O bicampeonato na temporada seguinte traria outras grandes viradas. A das oitavas-de-final está até hoje entre as mais celebradas do futebol europeu moderno: enfrentando os alemães do Borussia Mönchengladbach, o Real Madrid não viu a cor da bola e levou terríveis 5-1 do que a imprensa germânica chamava de “colosso alemão”. Fazia-se a necessidade do maior dos milagres para o time branco, ao mesmo tempo em que Juanito precisava ser mais Juanito do que nunca. Foi. O Bernabéu lotou e o Madrid entrou em campo para massacrar. Juanito foi maestro durante a partida inteira e deu assistências para dois dos gols que formaram os sensacionais 4-0 e classificaram o time. Ao ser substituído, nos acréscimos, pouco depois do quarto gol (marcado por Santillana aos 89), Juanito proporcionou a cena mais emblemática da carreira, deixando o gramado dando socos no ar, comemorando extasiado a remontada como se houvesse marcado um tento.

Nas semifinais, outro duelo contra a Internazionale reafirmou os tempos lendários vividos pelo madridismo. Como no ano anterior, o quadro espanhol caiu na Itália por 3-1. Regressando de Milão, Juanito lembrou do feito no ano anterior e proferiu uma frase célebre, misturando castelhano e italiano: “Novanta minuti in Bernabéu son molto longos”. Na volta, o Madrid venceria por 5-1 e passaria à final para erguer a segunda Copa da UEFA em seqüência.

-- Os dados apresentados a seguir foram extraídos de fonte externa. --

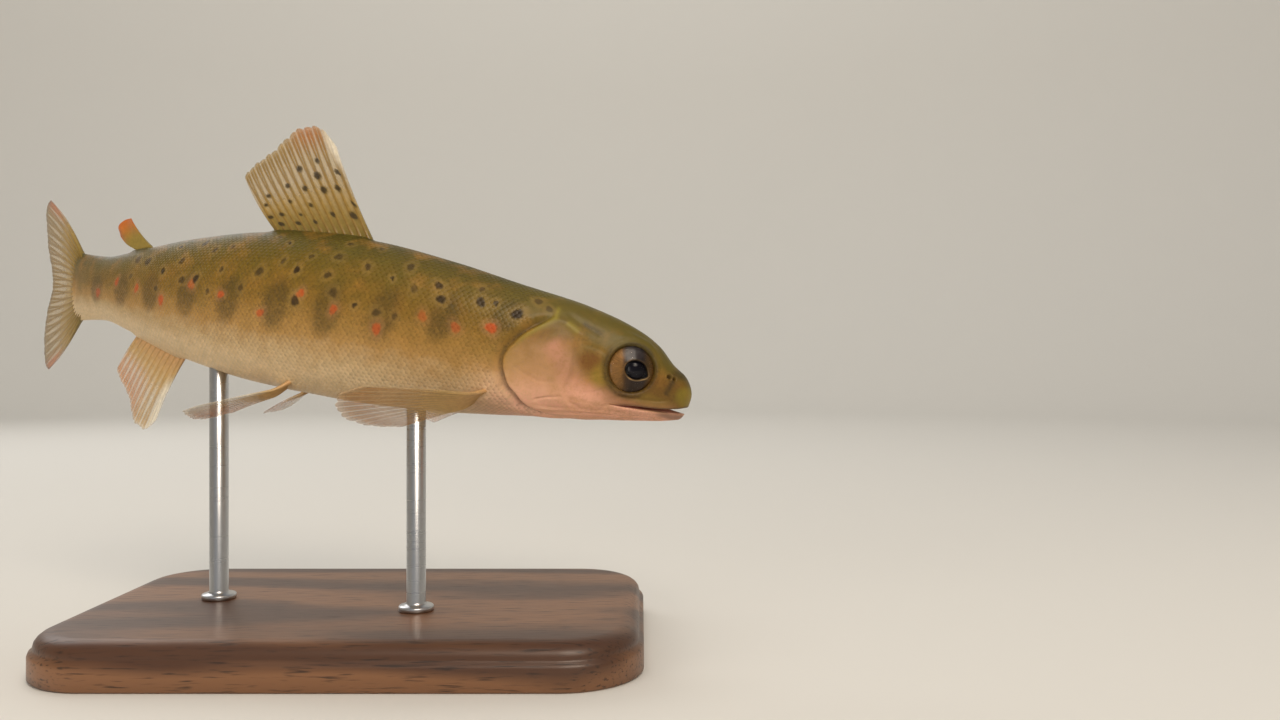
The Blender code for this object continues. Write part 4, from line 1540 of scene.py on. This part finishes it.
@dataclass
class Scales:
    """Overlapping scales on every part behind the head, one mesh to a side."""

    head: HeadForm
    markings: Markings
    rows_round: int = 54
    longest: float = 0.56
    reach: tuple[float, float] = (13.5, 80.6)
    stand: float = 0.026
    along_steps: tuple[float, ...] = (0.0, 0.45, 1.0, 1.04)
    across_steps: tuple[float, ...] = (-1.0, -0.5, 0.0, 0.5, 1.0)

    def build(self) -> list[Object]:
        """Builds both sides' scales.

        Returns:
            One piece for each side.
        """
        finish = TroutSkin(scaled=True).material("wet_trout_scales")
        return [self._side(side, finish) for side in Side]

    def _roots(self, chance: np.random.Generator) -> tuple[Array, Array, Array]:
        """Sets out one side's scales.

        Args:
            chance: what shifts them a little.

        Returns:
            Each scale's place, share of the way round and length.
        """
        body = self.head.body
        fine = np.linspace(*self.reach, 3000)
        girth = body.half_girth(fine)
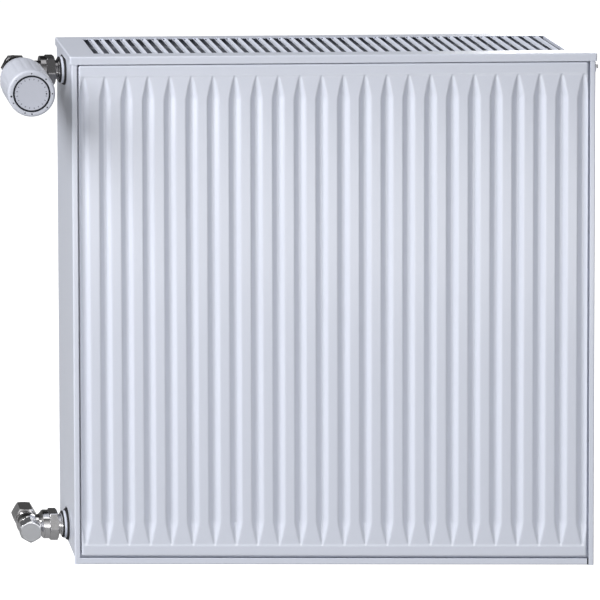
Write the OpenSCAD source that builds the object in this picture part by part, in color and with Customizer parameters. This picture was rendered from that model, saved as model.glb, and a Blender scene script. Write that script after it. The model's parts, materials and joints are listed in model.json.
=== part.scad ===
// Steel panel radiator, two pressed panels with two folded convectors, covers all round,
// a thermostatic angle valve at the flow and a lockshield angle valve at the return.
// Millimetres. X runs along the wall, Y towards the wall, Z up.
// The origin is the middle of the rear face at the height of the upper tappings.

/* [Radiator] */
// Length over the top cover
rad_len = 600; // [400:1:1200]
// Height from the lowest edge to the top cover
rad_h = 600; // [400:1:900]
// Depth over the faces of both panels
rad_depth = 100; // [96:1:160]
// Distance of the tapping axes from the top and from the bottom
tap_inset = 27; // [26:0.5:40]

/* [Pressed panels] */
// Thickness of the pressed sheet
sheet_t = 1.2; // [1:0.05:1.5]
// Height of the water channels above the weld plane, inside the sheet
channel_h = 5; // [4:0.1:6]
// Spacing of the water channels
channel_pitch = 24.75; // [20:0.25:33]
// Width of the flat top of a channel
channel_top = 11; // [8:0.5:14]
// Width of the flat bottom of a groove
groove_flat = 2; // [1:0.25:4]
// Length over which each groove runs out
groove_taper = 27; // [15:1:40]
// Plain band above and below the grooves of the faces that show
outer_band = 13; // [8:0.5:30]
// Radius of the pressed edges
face_r = 2.5; // [1.5:0.1:4]
// Dark gap beside and below the front face
face_gap = 1.9; // [1:0.1:3]
// Gap between the front face and the skirt above it
top_gap = 1; // [0.6:0.1:3]

/* [Convectors] */
// Thickness of the folded sheet
fin_t = 0.5; // [0.4:0.05:0.8]
// Depth of the folds
fin_d = 32; // [20:1:35]
// Width of the land welded to each channel
land_w = 10; // [6:0.5:12]

/* [Covers] */
// Thickness of the cover sheet
cover_t = 1; // [0.7:0.05:1.5]
// Height of the skirt of the top cover
skirt_h = 9.2; // [6:0.1:12]
// How far the side covers stand inside the top cover
side_step = 2; // [1.5:0.1:4]
// Width of the lips of the side covers
lip_w = 6.1; // [5:0.1:12]
// Outer radius of the cover bends
bend_r = 1.8; // [1.6:0.1:3]
// Height of the strip under the face
trim_h = 7.7; // [5:0.1:12]
// Height of the side wall's lower edge above the lips' ends
wall_lift = 8.8; // [5:0.1:9]
// Length of the air slots in the top cover
slot_len = 72; // [40:1:74]
// How far the slots stand behind the middle of the top cover
slot_back = 1.5; // [0:0.5:3]
// Width of the bars between the slots
bar_w = 6; // [4:0.1:8]
// How far the edges of the slots turn down
slot_turn = 3; // [1:0.5:5]

/* [Hanging lugs] */
// Thickness of the lug sheet
lug_t = 2.5; // [2:0.1:4]
// Width of a lug
lug_w = 36; // [30:1:60]
// Clear space behind the tongue
lug_gap = 6; // [4.5:0.5:10]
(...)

Juanito já estava alçado à condição de herói pelos torcedores quando o seu temperamento pesou novamente e abreviou sua trajetória no Madrid. Era a temporada 1986/87 e, depois de duas conquistas na Copa da UEFA, os merengues voltavam à Copa dos Campeões da Europa. Outra grande campanha do time espanhol o levou às semifinais, diante do Bayern München, da Alemanha. Dessa vez, houve impotência para conquistar uma nova virada: o Madrid perdera por 4-1 fora e, em casa, só fazia 1-0. Juanito perdeu a calma: explosivo, sem aceitar a eliminação, agrediu Lothar Matthäus com uma pisada na cabeça e, reincidente, foi suspenso por cinco anos de competições européias. Àquela altura com 33 anos, idade avançada para um jogador ofensivo, Juanito provavelmente não jogaria outra vez um torneio internacional, sendo dispensado pelo Madrid ao final da temporada.

Esse impedimento de jogar competições fora da Espanha provocou desprezo dos grandes clubes, restando ao camisa 7 uma ida ao Club Deportivo Málaga, onde jogaria até encerrar a carreira, em 1989. Triste por deixar a equipe que aprendera a amar, declarou: “Não me sinto humilhado por sair do melhor time do mundo e ir para um da segunda divisão. Vou ao Málaga, mas voltarei algum dia como treinador do Madrid!”

O desejo de Juanito certamente se cumpriria ao longo dos anos seguintes, mas o destino esfaqueou as ilusões pelas costas. No dia 2 de abril de 1992, o homem que dedicara a vida ao Real Madrid encontraria a morte aos 37 anos, num acidente automobilístico em Toledo – ia a Mérida após assistir a uma partida entre os merengues e o Torino pela Copa da UEFA. Três dias depois, talvez não por coincidência, o Real Madrid que o consagrou e o Burgos que o lançou enfrentaram-se em rodada do Campeonato Espanhol, sob um manto de luto. Ninguém trajou o número 7 naquele dia. Até hoje, quando o Real Madrid consegue remontar um resultado que todos davam como impossível, os torcedores brancos lembram o legado que ele deixou e afirmam: “el espíritu de Juanito estuvo aqui”.